While plymouth should not display mountall "boredom" messages while cryptsetup is waiting for password input, I'm sure there are existing use cases where messages from one client must be displayed regardless of the "interactive" request(s) of other(s). How can plymouth tell the difference?

Thank you for your replies

Cédric

Revision history for this message
Steve Langasek (vorlon) wrote :

On Fri, Mar 01, 2013 at 01:15:04PM -0000, Cédric Dufour wrote:
> Unfortunately, I'm wondering whether this can be achieved.

> Plymouth seems to be totally agnostic of where client requests come from
> (except to know where to send replies back) and to what purpose (and
> thus can not know anything of the logic which may bind some requests to
> others). Am I right in this regard?

> This means that one could improve the handling of "interactive" requests
> that depend on keyboard input (password prompt, question, waiting for
> keystroke) and avoid to display the corresponding prompt message as long
> a preceding "interactive" request is still unanswered (or not canceled).
> This is possible (and already dealt with at some level) because keyboard
> input can only match the latest pending request.
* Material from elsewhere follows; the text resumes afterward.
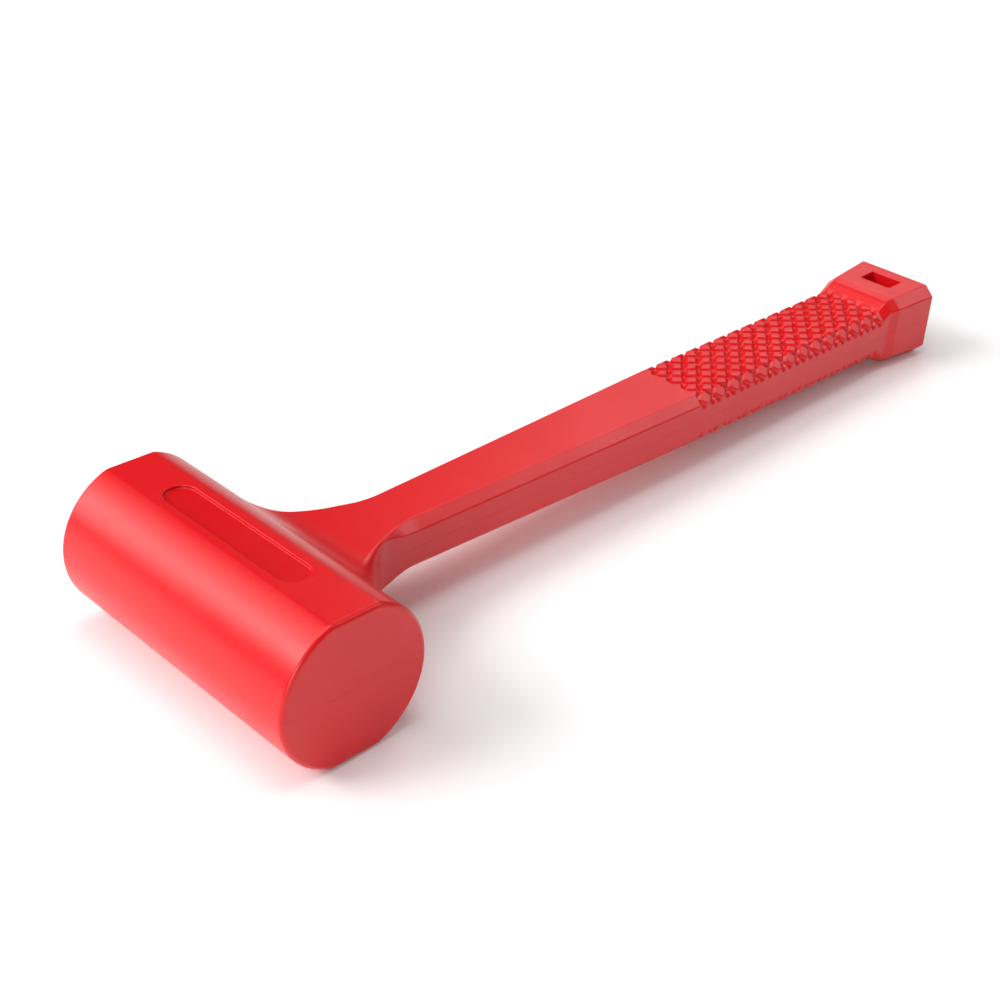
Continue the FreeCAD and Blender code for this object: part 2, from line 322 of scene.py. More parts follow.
@dataclass
class RedMoulding:
    """The one-piece moulding: head, neck, handle, grip and butt.

    The handle and neck are laid over with a fine grid, because the studs of the grip are soft
    rounded forms that sink into one surface and run over its bevels.
    """

    head: HeadSizes = field(default_factory=HeadSizes)
    neck: NeckSizes = field(default_factory=NeckSizes)
    handle: HandleSizes = field(default_factory=HandleSizes)
    studs: StudSizes = field(default_factory=StudSizes)
    axis_z: float = 0.0
    face_y: float = 0.0
    butt_end: float = 0.0

    def __post_init__(self) -> None:
        """Take the places of the axis, the strike faces and the butt from the frame."""
        mounts = {mount["name"]: mount["pos_m"] for mount in frame["record"]["mounts"]}
        self.axis_z = mounts[NEAR_FACE][2]
        self.face_y = mounts[FAR_FACE][1]
        self.butt_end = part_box("body_moulding")[1].x

    # ------------------------------------------------------------ head

    def build_head(self) -> bpy.types.Object:
        """Model the round head with its two flats and rounded rims.

        Returns:
            The head as a closed solid.
        """
        size = self.head
        turn = np.linspace(0.0, math.tau, size.round_steps, endpoint=False)
        ends = [(self.face_y - back, cut) for back, cut in quarter_round(size.edge_radius, size.rim_steps)]
        rings = []
        for along, inset in [*[(-y, cut) for y, cut in reversed(ends)], *ends]:
            round_reach = size.radius - inset
            flat_reach = (self.axis_z - inset) / np.maximum(np.abs(np.sin(turn)), 0.02)
            apart = np.hypot(flat_reach - round_reach, size.flat_edge)
            reach = 0.5 * (round_reach + flat_reach - apart)
            x = reach * np.cos(turn)
            z = self.axis_z + reach * np.sin(turn)
            rings.append(np.column_stack([x, np.full(len(turn), along), z]))
        return skin_over("head", np.array(rings))

    def build_panel_tool(self) -> bpy.types.Object:
        """Model the tool that sinks the long panel into the upper flat, with its soft lip.

        Returns:
            The tool as a closed solid.
        """
        top = 2.0 * self.axis_z
        floor = top - self.head.panel_depth
        lip = quarter_round(self.head.panel_lip, 4)
        levels = [(floor + back, -spread) for back, spread in reversed(lip)]
        levels += [(top - back, spread) for back, spread in lip]
        levels.append((top + self.head.panel_depth, self.head.panel_lip))
        half_length = self.head.panel_length / 2.0
        half_width = self.head.panel_width / 2.0
        rings = []
        for z, spread in levels:
            radius = half_width + spread - TOUCH
            outline = rounded_rectangle(half_width + spread, half_length + spread, radius, 16)
            rings.append(np.column_stack([outline, np.full(len(outline), z)]))
        return skin_over("panel_tool", np.array(rings))

    # ------------------------------------------------------------ neck and handle

    @property
    def rise_end(self) -> float:
        """Where the upper side has risen from the grip to the butt."""
        return self.handle.grip_end + self.handle.rise_length

    @property
    def shoulder_end(self) -> float:
        """Where the shoulder of the butt ends."""
        return self.rise_end + self.handle.shoulder_length

    @property
    def stations(self) -> list[float]:
        """Places along the handle where its width or its height starts to change at a new rate."""
        size = self.handle
        start, end = size.grip_start, size.grip_end
        return [self.neck_end, start, end, self.rise_end, self.shoulder_end, self.butt_end]

    def half_width_at(self, x: float) -> float:
        """Half the width of the handle.

        Args:
            x: place along the handle.

        Returns:
            The half width there.
        """
        size = self.handle
        grip = [size.grip_half_width, size.grip_end_half_width, size.grip_end_half_width]
        widths = [size.neck_half_width, *grip, size.shoulder_half_width, size.butt_half_width]
        return self.eased(x, self.stations, widths)

    def half_height_at(self, x: float) -> float:
        """Half the height of the handle.

        Args:
            x: place along the handle.

        Returns:
            The half height there.
        """
        size = self.handle
        grip = [size.grip_half_height, size.grip_end_half_height, size.rise_half_height]
        heights = [size.neck_half_height, *grip, size.shoulder_half_height, size.butt_half_height]
        return self.eased(x, self.stations, heights)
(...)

> BUT I don't see how one could filter out messages to be displayed based on
> other "interactive" requests.

> While plymouth should not display mountall "boredom" messages while
> cryptsetup is waiting for password input, I'm sure there are existing use
> cases where messages from one client must be displayed regardless of the
> "interactive" request(s) of other(s). How can plymouth tell the
> difference?

In the case in question, the message we want to suppress uses the 'keys:'
prefix, which we know is associated with a watch-keystroke command. So in
the case of the Ubuntu plymouth themes that support 'keys:', we can hide
those messages when there's a higher-priority prompt being displayed.

It won't work with other themes, but then the behavior you get with
mountall's text display is buggy with those other themes already.